• **Directions for this task**
Return only the lines running from the line that holds "Keep writing the" to the line that holds "the finishes, as", including both.

• **Items**
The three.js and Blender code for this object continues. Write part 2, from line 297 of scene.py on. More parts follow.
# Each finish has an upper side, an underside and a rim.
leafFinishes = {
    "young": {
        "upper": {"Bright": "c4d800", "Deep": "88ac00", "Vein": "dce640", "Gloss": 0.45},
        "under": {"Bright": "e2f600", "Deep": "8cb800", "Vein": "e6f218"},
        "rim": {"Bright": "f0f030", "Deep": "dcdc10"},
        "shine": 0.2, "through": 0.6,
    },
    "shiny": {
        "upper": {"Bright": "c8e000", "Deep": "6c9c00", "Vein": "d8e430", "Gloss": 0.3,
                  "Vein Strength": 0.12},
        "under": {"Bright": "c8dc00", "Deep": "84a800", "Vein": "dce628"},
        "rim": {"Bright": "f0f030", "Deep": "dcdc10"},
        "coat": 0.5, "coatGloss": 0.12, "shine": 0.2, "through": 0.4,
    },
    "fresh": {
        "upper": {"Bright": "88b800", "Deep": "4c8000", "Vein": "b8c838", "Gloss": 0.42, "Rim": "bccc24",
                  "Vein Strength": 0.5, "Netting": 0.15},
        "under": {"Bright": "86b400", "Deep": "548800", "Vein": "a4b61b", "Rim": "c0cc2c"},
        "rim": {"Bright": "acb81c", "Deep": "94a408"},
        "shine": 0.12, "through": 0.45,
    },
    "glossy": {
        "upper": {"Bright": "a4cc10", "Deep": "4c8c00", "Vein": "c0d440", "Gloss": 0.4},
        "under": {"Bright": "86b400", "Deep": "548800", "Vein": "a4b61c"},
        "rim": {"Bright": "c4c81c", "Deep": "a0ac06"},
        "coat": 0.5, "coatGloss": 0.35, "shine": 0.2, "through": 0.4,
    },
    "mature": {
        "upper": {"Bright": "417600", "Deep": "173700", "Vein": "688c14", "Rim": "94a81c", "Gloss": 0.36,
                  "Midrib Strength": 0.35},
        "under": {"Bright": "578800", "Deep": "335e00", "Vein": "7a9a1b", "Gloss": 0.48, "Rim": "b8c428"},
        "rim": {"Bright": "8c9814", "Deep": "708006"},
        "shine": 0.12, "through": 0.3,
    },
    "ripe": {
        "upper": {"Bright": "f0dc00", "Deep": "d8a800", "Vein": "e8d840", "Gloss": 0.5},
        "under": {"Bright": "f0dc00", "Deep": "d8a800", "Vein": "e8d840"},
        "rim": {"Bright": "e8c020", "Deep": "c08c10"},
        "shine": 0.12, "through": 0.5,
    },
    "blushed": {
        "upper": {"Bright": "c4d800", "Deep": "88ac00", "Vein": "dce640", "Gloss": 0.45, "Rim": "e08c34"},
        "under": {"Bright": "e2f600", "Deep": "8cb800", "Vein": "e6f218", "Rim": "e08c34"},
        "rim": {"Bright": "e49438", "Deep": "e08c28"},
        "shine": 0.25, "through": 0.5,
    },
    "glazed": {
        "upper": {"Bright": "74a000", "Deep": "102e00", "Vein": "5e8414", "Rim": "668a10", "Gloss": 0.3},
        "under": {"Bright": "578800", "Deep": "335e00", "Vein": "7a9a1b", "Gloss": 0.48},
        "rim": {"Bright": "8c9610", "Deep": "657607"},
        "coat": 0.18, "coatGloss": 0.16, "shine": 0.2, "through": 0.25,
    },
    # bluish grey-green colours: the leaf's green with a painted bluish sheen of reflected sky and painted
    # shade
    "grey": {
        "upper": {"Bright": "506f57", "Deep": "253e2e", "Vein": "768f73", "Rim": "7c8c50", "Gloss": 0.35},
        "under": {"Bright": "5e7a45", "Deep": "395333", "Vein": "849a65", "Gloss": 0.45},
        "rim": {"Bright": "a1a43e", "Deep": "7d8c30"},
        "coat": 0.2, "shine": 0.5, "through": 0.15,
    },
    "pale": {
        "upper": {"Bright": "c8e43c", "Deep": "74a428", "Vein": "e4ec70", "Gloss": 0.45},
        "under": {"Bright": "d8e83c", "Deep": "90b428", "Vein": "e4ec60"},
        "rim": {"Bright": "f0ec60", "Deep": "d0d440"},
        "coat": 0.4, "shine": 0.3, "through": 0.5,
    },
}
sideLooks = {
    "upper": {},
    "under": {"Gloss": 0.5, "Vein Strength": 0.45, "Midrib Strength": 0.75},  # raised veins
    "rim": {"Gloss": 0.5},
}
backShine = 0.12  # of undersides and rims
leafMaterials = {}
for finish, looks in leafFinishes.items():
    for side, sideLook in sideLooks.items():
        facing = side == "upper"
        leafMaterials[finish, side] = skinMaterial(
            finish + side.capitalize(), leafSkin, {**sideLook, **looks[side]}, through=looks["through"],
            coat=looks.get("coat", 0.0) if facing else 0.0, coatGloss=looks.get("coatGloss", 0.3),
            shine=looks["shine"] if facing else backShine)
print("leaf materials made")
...
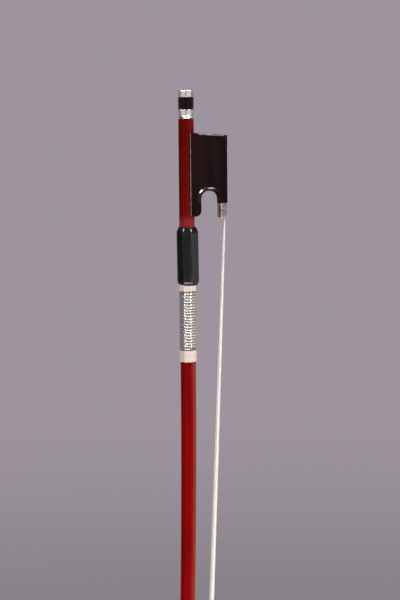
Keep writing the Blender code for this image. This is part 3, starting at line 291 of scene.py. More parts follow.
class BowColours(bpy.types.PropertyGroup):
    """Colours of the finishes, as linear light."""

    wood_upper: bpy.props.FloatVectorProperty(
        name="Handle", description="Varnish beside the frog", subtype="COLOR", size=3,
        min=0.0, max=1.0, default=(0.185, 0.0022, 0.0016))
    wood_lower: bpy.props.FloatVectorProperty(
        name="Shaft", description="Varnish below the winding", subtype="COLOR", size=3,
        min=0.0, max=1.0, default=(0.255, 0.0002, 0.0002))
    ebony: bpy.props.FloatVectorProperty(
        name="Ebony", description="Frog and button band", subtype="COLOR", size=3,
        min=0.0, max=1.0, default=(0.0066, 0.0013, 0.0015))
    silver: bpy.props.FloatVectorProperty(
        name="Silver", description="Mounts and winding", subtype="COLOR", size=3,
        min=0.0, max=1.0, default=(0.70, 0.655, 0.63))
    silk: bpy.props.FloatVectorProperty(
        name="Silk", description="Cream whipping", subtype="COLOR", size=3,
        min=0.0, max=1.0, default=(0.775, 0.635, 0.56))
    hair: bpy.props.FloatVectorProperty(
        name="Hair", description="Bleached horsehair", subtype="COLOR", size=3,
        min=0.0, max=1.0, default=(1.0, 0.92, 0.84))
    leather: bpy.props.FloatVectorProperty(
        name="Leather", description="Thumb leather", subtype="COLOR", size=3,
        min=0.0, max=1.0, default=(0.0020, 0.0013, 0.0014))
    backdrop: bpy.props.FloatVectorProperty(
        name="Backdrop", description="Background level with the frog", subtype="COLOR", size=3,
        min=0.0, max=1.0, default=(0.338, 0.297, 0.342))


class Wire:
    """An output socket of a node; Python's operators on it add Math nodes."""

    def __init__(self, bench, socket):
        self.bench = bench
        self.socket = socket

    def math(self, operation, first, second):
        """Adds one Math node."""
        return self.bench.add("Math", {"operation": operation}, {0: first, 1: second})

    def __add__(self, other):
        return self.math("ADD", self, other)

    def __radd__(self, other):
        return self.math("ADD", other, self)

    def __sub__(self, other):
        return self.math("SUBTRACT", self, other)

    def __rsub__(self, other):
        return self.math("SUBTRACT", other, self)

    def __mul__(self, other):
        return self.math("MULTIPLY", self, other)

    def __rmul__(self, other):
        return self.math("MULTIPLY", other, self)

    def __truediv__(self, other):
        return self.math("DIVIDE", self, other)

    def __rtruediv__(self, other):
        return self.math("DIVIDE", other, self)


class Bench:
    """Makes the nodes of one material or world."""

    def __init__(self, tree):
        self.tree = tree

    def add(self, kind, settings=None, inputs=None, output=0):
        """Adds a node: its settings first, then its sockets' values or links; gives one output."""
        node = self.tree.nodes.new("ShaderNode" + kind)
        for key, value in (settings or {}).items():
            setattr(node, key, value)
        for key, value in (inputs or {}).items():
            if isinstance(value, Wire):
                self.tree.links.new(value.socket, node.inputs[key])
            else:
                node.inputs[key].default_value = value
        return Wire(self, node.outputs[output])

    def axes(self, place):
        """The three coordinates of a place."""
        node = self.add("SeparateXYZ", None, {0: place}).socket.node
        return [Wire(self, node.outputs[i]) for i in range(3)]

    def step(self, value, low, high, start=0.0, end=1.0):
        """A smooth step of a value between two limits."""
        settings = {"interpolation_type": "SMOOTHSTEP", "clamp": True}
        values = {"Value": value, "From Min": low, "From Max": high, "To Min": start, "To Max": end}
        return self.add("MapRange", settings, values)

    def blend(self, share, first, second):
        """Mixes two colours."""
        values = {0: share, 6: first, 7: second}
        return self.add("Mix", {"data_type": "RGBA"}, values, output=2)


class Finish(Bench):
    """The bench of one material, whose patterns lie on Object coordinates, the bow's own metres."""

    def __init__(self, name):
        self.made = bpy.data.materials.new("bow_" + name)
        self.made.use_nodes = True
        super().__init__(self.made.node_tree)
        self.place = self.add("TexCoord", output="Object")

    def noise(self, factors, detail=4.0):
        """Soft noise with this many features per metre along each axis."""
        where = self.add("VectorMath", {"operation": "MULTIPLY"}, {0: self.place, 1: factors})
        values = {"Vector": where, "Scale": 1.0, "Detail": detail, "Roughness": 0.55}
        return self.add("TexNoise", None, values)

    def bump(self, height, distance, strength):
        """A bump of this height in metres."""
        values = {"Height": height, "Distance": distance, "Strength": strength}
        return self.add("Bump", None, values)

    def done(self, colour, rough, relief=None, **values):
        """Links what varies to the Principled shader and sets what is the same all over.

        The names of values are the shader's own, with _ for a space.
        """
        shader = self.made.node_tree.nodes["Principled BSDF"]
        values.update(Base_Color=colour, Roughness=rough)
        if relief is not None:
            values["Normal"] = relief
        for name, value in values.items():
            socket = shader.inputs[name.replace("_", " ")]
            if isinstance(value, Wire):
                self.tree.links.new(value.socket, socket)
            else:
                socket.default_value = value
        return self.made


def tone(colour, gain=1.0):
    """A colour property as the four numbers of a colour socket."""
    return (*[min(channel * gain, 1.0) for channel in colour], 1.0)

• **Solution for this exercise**
Keep writing the Blender code for this image. This is part 3, starting at line 291 of scene.py. More parts follow.
class BowColours(bpy.types.PropertyGroup):
    """Colours of the finishes, as linear light."""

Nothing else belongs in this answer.